Not long ago, someone asked me:
“Working in a company might be repetitive — not as daring or unpredictable as academic research. Would you still be interested?”

Then I came across the story of the Nobel laureates who discovered G-protein-coupled receptors (GPCRs) — Drs. Brian Kobilka and Robert Lefkowitz — and my perspective completely shifted.

🔬 What Are GPCRs?

GPCRs form one of the largest families of receptors in the human body and serve as major drug targets.
In fact, around 40% of all drugs today act on GPCRs.

Examples include β-adrenergic receptors, histamine receptors, muscarinic receptors, and dopamine D₂ receptors — names that anyone in pharmacology or public health will instantly recognize.

These receptors are behind the actions of asthma medications, antihypertensives, antihistamines, psychiatric drugs, and many more.
The discovery of GPCRs has led to an enormous variety of treatments across countless diseases.


🎓 The Surprise Behind the Scientist

While listening to a Nobel lecture (I think it was Kobilka’s talk), I started to wonder:
What kind of life does a professor like this have? Was he buried in the lab all his life until he made that discovery?

Turns out — absolutely not.
To my amazement, Dr. Kobilka has seven children and has founded at least three companies,
each one built directly on his GPCR research.
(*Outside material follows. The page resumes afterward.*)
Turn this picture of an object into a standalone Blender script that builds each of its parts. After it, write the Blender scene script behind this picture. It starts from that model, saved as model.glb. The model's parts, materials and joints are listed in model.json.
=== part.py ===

That moment flipped everything I thought about research upside down.
Research isn’t just research — it can evolve into business, innovation, and real-world change.

And then I realized —

“Wait… if people like him don’t take these discoveries forward, then who possibly could?”



💼 Beyond the Lab

Every stage of research has meaning.
Not every project should become a business, but when something truly has potential — it deserves the chance to grow.

This business perspective isn’t easy.
It’s no less challenging than academia — maybe even tougher.
Academic research might be thrilling for its novelty,
but corporate work turns those “sacred” discoveries from the pedestal into tangible realities —
things people can touch, use, and benefit from.

And in doing so, it brings momentum back into science itself.


💡 A Changed Mindset

Since that day listening to Kobilka, my mindset has completely changed.
I used to follow great scientists just through their publications,
but now I get excited when I see they also hold patents.

Recently, I even came across a Thai company that has patented 15 bioinformatic algorithms — and honestly, that blew my mind.